SEOUL STATION

Seoul Station
Seoulyeok | Südkorea | 2016
IMDb, OFDb, Schnittberichte

Yeon Sang-hos Anime-Prequel zu seinem Erfolgsfilm TRAIN TO BUSAN (2016) übt sich ähnlich wie sein Realfilm-Nachfolger an einer Südkoreanisierung des Zombie-Sujets. Hinter diesem Vorhaben tritt die bloße Storyline höflich zurück, besteht sie doch durchweg aus altbekannten Versatzstücken. Jedoch sind diese Bauteile stets in den gesellschaftlichen, politischen oder geschichtlichen Kontext Südkoreas gerückt, was ihnen durchaus interessante eigenständige Facetten verleiht.

So eröffnet der Film schon mit der Situation der obdachlosen Menschen rund um die Seoul Station und zeigt gesellschaftliche Kälte und ein starkes sozioökonomisches Gefälle. Die Obdachlosen erscheinen allen anderen nur als Störenfriede (Wachleute) oder Gefahrenquelle (Passanten), eine Kommunikation abseits dieser Zuordnung findet nicht statt. Diese Darstellung findet ihren Höhepunkt, wenn ein Polizist beim Angriff der Zombies auf eine Polizeistation entsetzt ausruft, dass die Obdachlosen angriffen. Auch die später kurz auftretende obdachlose Frau, die fälschlicherweise für einen Zombie gehalten wird, verdeutlicht noch einmal, dass Yeon Sang-ho sehr daran gelegen ist, die weitverbreitete Angst der Menschen vor nicht-angepasstem Verhalten mit der Sorge vor lebensbedrohlichen Zombies gleichzusetzen – und sie somit anzuprangern.

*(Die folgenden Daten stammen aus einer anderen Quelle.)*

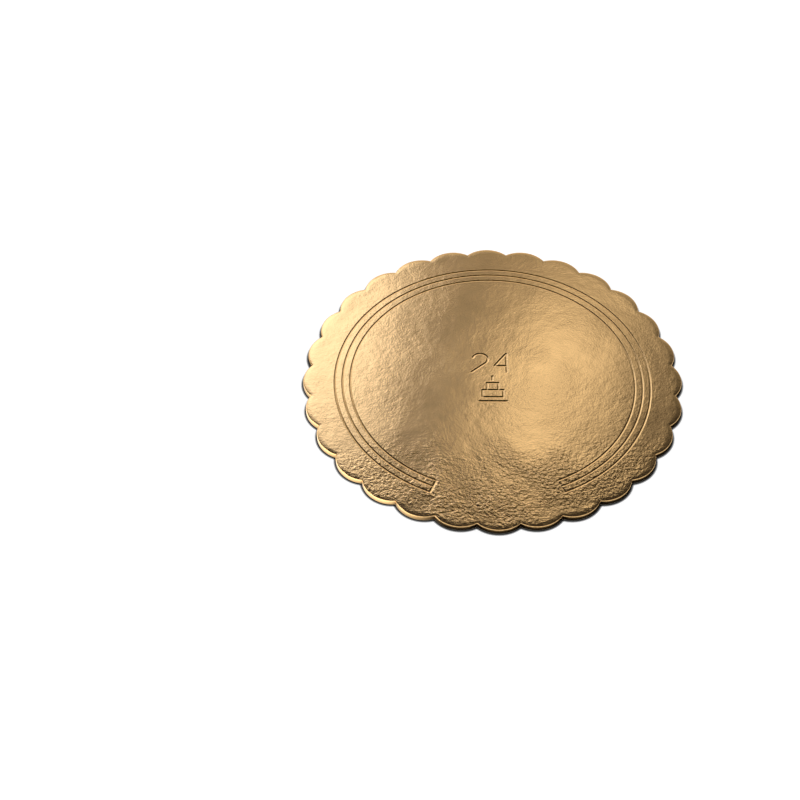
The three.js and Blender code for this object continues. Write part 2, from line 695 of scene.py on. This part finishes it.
class ArcStroke:
    """A pressed line along an arc that runs anticlockwise from one angle to another."""

    def __init__(self, x, y, radius, start, end):
        self.centre = Vector((x, y))
        self.radius = radius
        self.start = start
        self.sweep = end - start
        self.ends = [self._point(start), self._point(end)]

    def _point(self, angle):
        return self.centre + self.radius * Vector((math.cos(angle), math.sin(angle)))

    def distance(self, point):
        offset = point - self.centre
        turned = (math.atan2(offset.y, offset.x) - self.start) % FULL_TURN
        if turned <= self.sweep:
            return abs(offset.length - self.radius)
        return min((point - end).length for end in self.ends)


class Pressing:
    """Lines pressed into the face with one width and depth, inside a ring-shaped zone."""

    def __init__(self, strokes, width, depth, inner, outer):
        self.strokes = strokes
        self.half = width / 2
        self.depth = depth
        self.inner = inner
        self.outer = outer

    def drop(self, point):
        """How far the pressing lowers the face at a point."""
        if not self.inner <= point.length < self.outer:
            return 0.0
        nearest = min(stroke.distance(point) for stroke in self.strokes)
        if nearest >= self.half:
            return 0.0
        return self.depth * (1 + math.cos(math.pi * nearest / self.half)) / 2


def ring_radii(sizes):
    """The middles of the pressed rings, from the inner one out."""
    outer = sizes.diameter / 2 - sizes.notch_depth - sizes.ring_inset
    return [outer - step * sizes.ring_pitch for step in reversed(range(sizes.ring_count))]


def ring_ends(sizes):
    """The two angles at which the rings start and end, going anticlockwise."""
    return FRONT + sizes.ring_gap / 2, FRONT + FULL_TURN - sizes.ring_gap / 2


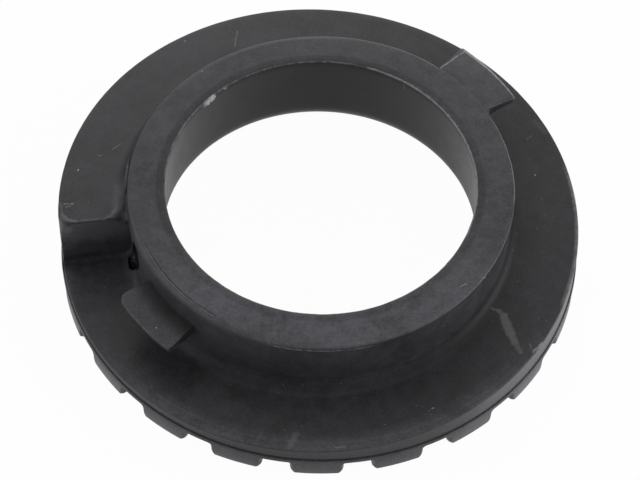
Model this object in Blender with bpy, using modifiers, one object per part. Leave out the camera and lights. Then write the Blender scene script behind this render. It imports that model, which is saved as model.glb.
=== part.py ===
# Coil spring spacer: one moulded rubber ring that sits between a coil spring and its seat.
# A tall collar centres the spring. The spring's last coil lies on a helical shelf around it,
# with its cut end against a step, and two lips on the collar keep the coil from lifting off.
# The ring stands on a circle of pads with open notches between them.
#
# Frame: metres, +Z up, origin on the bore's axis at the level of the pads' undersides.
# Azimuths are in degrees, counted anticlockwise from +X when seen from above.

import math

import bmesh
import bpy
from mathutils import Matrix, Vector

# Turned body
TOTAL_HEIGHT = 0.0320
BORE_TOP_RADIUS = 0.04405
BORE_FLARE = 0.00185
BORE_MOUTH_ROUND = 0.0090
COLLAR_WALL = 0.01095
COLLAR_RADIUS = BORE_TOP_RADIUS + COLLAR_WALL
COLLAR_EDGE_ROUND = 0.0013
BASE_WIDTH = 0.0207
BAND_RADIUS = COLLAR_RADIUS + BASE_WIDTH
BAND_HEIGHT = 0.0073

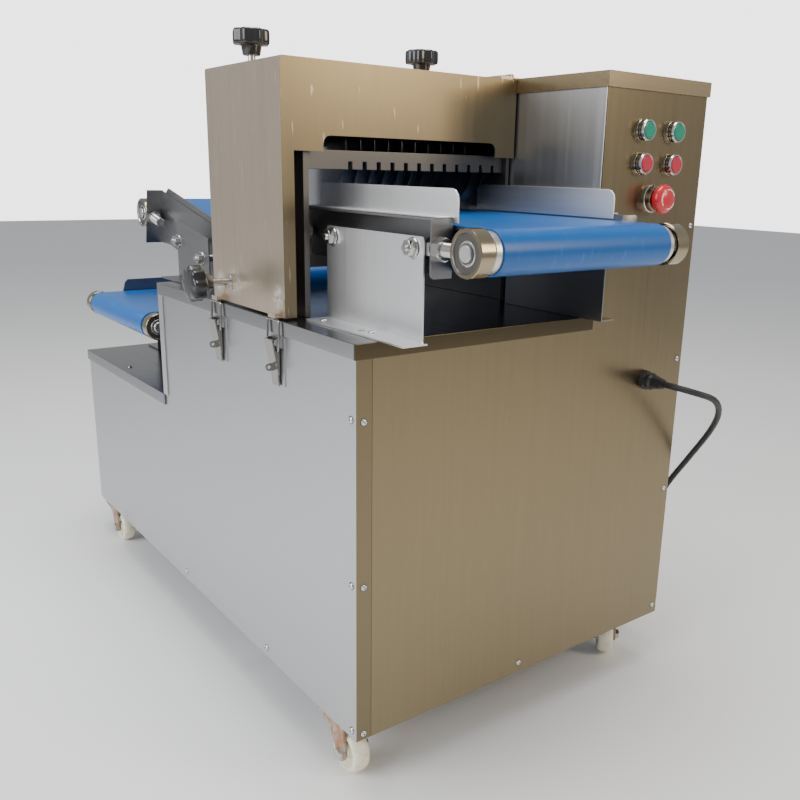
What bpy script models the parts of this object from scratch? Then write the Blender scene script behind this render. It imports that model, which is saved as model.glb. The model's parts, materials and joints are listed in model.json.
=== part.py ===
"""Frozen meat slicer on casters, built as separate pieces that move on their joints.

Units are metres. Places are given in the cabinet's own frame: x = 0 at the left panel's
outer face, y = 0 at the front panel's outer face, z = 0 on the floor. The root empty moves
that frame so that the model's origin is the middle of its base.
"""
import math

import bmesh
import bpy
from mathutils import Matrix, Vector

# Cabinet
CABINET_WIDTH = 0.600
CABINET_LENGTH = 1.052
FLOOR_CLEARANCE = 0.090
STEP_Y = 0.612
TABLE_Z = 0.613
DECK_Z = 0.421
TOWER_X = 0.389
TOWER_TOP = 0.934
TOWER_MIDDLE = (TOWER_X + CABINET_WIDTH) / 2
SHEET = 0.002
GAP = 0.0003
BAR = 0.025
CORNER_STRIP = 0.0225
TABLE_LIP = 0.019
DECK_LIP = 0.020
CAP_LIP = 0.020
LIP_PROUD = 0.003
STEP_FLANGE_WIDTH = 0.015

# Opening in the table that the lower end of the outfeed conveyor reaches into
TABLE_OPENING_X = (0.084, 0.3865)

# Casters
CASTER_INSET_X = 0.030
CASTER_FRONT_Y = 0.082
CASTER_REAR_INSET = 0.034
CASTER_REAR_Y = CABINET_LENGTH - CASTER_REAR_INSET
CASTER_TRAIL = 0.022
CASTER_TURNS = {"front_left": 270, "front_right": 225, "rear_left": 270, "rear_right": 245}
CASTER_PLATE = 0.060
CASTER_PLATE_THICKNESS = 0.005
SWIVEL_DISC_RADIUS = 0.020
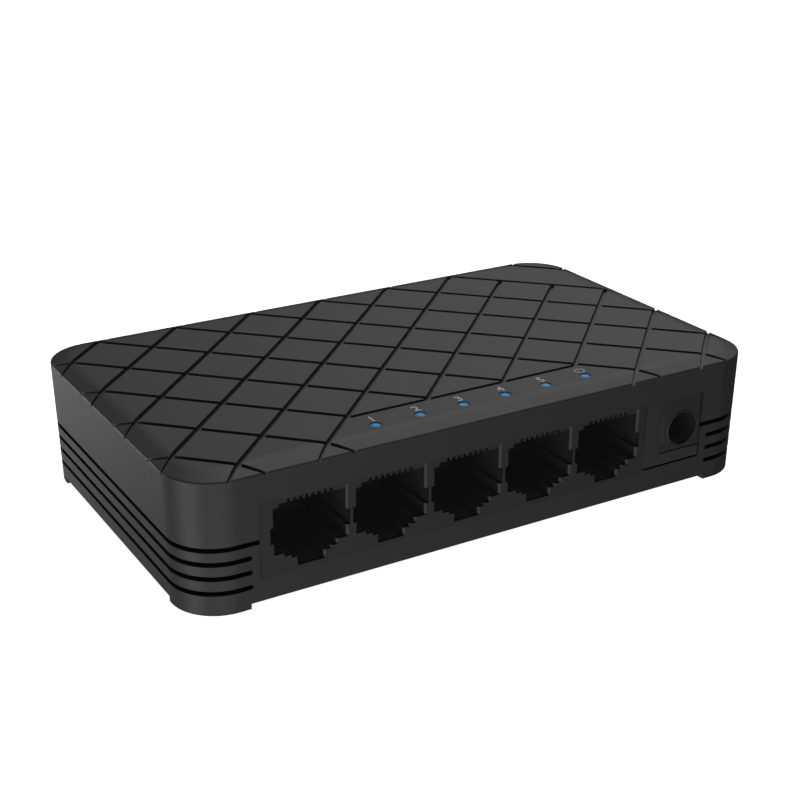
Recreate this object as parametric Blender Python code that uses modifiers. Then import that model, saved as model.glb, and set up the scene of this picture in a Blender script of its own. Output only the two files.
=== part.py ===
"""A five-port desktop network switch, built as an assembly of separate pieces.

Frame: +X runs to the right along the port side, -Y is the port side (front), +Z is up.
The origin is at the middle of the footprint, on the surface that the feet rest on.
Sizes below are in millimetres. add_object converts them to metres, once, as a piece is made.
"""

import math

import bmesh
import bpy
from mathutils import Matrix, Vector

MM = 0.001
GAP = 0.3  # clearance between pieces that touch on the real product

# Case, outside. WIDTH and DEPTH are taken at the sharp top rim, which is the widest place.
WIDTH = 108.4
DEPTH = 64.8
CORNER_R = 8.2
CORNER_STEPS = 9
BASE_Z = 0.9  # underside between the feet
RIM_Z = 22.1
TOP_Z = 23.0
DRAFT = 0.38 / (RIM_Z - BASE_Z)  # how far the walls lean in, for each mm below the rim
SHOULDER = ((0.0, RIM_Z), (2.44, 22.85), (2.97, 22.95), (3.46, TOP_Z))  # inset, height

# Case, walls and the joint between its two halves.
WALL = 2.0
TOP_PLATE = 2.2
FLOOR = 1.2
SEAM_Z = 11.05
SLIT = 0.66  # height of the open joint line and of the three side grooves below it
LIP_OUT = 1.2  # the lower case's lip starts this far in from the outside
LIP_H = 2.5
SKIRT = LIP_OUT - GAP  # thickness of the upper cover where it passes outside the lip

# Feet and side grooves.
FOOT_X = 44.1
FOOT_Y = 23.6
GROOVE_LEVELS = (8.7, 6.3, 3.8)
GROOVE_DEEP = 1.2
VENT_LENGTH = 13.0
VENT_PITCH = 17.0

# Lattice of cuts in the top: lines at 45 degrees both ways, crossing at (7.36 i, 7.36 j).
LATTICE = 14.72
# Width and depth of a cut that rises to the right (slope 1) or falls to the right (slope -1).
CUTS = {1: (0.74, 0.46), -1: (0.94, 0.54)}
CUT_LINES = range(-5, 6)
STRIP_Y = -22.6  # straight cut behind the row of lights
STRIP_HALF = 22.5
STRIP_CUT = (0.68, 0.5)
STRIP_LINES = (-3, -2, -1)  # lattice lines that end on the straight cut
BADGE_LINES = (4, 5)  # the rising cuts break off between these two, round a plain band

# Front opening.
OPEN_LEFT = -42.5
OPEN_RIGHT = 42.3
OPEN_TOP = 17.25
FRONT_SILL = 4.75

# Row of lights.
LIGHT_XS = [0.2 + 8.04 * (i - 2.5) for i in range(6)]
LIGHT_Y = -27.2
LIGHT_R = 0.95
LIGHT_GAP = 0.12
GUIDE_ARM_Z = (17.5, 18.6)
GUIDE_LEG_Y = (-13.6, -12.0)

# Circuit board.
BOARD_TOP = 4.75
BOARD_THICK = 1.6
BOARD_X = 44.2  # half its width
BOARD_FRONT = -29.4
BOARD_REAR = 24.0
ON_BOARD = BOARD_TOP + GAP

# Jack block, five modular jacks side by side, latch down.
PORTS = 5
PORT_PITCH = 13.97
PORT_FIRST_X = -33.8
BLOCK_X = (-42.25, 29.55)
BLOCK_FRONT = -32.1
BLOCK_REAR = -14.5
BLOCK_TOP = 17.0
PORT_DEEP = 12.6
CARRIER_X = 5.6
CARRIER_Z = (7.6, 16.2)
CONTACTS = 8
CONTACT_PITCH = 1.02
COMB_HALF = 0.28  # half width of the slot over each contact
COMB_TOP = 16.8

# Power jack.
JACK_X = (33.7, 42.1)
JACK_Z = (7.65, 16.85)
JACK_FRONT = -31.95
JACK_REAR = -18.0
JACK_FLANGE = 3.0
BORE = (38.3, 11.2)
BORE_R = 3.0
BORE_DEEP = 10.5
PIN_R = 1.0
PIN_BACK = 4.6  # how far the pin's tip stands behind the jack's face
TONGUE_X = (29.85, 42.05)
TONGUE_BOTTOM = 5.3
TONGUE_THICK = 1.9
JACK_WINDOW = (33.35, 7.35)  # left edge and sill of the window in the tongue

# Screws and posts.
SCREW_XY = [(sx * 48.2, sy * 19.5) for sx in (-1, 1) for sy in (-1, 1)]
SCREW_R = 1.1
HEAD_R = 2.2
HEAD_TOP = 2.1
SCREW_TIP = 13.0
DRIVE_ARM = (1.3, 0.25)  # half sizes of one arm of the cross recess
DRIVE_DEEP = 0.5
PIN_XY = [(-36.0, 20.5), (36.0, 20.5)]
PEG_XY = [(-27.3, -22.0), (14.6, -22.0)]
PRESS_XY = [(-28.0, 20.5), (28.0, 20.5)]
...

Auch Seoul kommt in Yeons Film nicht gut weg. Von den Einwohnerinnen und Einwohnern bekommt quasi niemand etwas von den Geschehnissen der Nacht mit. Die Straßen sind leer, sie sind unbelebt. Das kann bei rund 25 Millionen Menschen kaum ein Zufall sein; vielmehr möchte hier keiner etwas mitbekommen. Seoul – und somit der Hälfte der südkoreanischen Gesamtbevölkerung – scheinen die Ereignisse schlicht egal zu sein. Und damit am Ende auch sicher nichts nach außen dringt, wodurch am Ende doch noch jemand Notiz nehmen könnte, zitiert Yeon auch gleich noch das Gwangju-Massaker, indem er die Fliehenden von der militärisch auftretenden Polizei einkesseln und erschießen lässt. Zusammen mit Wohnungsnot, Prostitution und christlicher Überhöhung zeichnet der Film ein eher düsteres Seoul.

Die bis kurz vor Schluss recht belanglose Geschichte gönnt sich dann aber auch noch ein einfallsreiches Finale, wenn die Protagonistin Seok-gu am Ende ihren ehemaligen Zuhälter richtet. Ist es im Genre ansonsten ein eingeübter Moment der Trauer, wenn eine Hauptfigur gebissen und kurz darauf folglich zum Zombie wird, so eröffnet es Seok-gu hier die Möglichkeit, im Vergehen ihres menschlichen Lebens zumindest noch ihren Peiniger zu bestrafen. Damit ist zwar nicht alles gut, aber Seok-gu hat zumindest die Kraft, die sie braucht, um zurückzuschlagen. Und das, weil sie zu einer der vermeintlichen Außenseiterinnen geworden ist.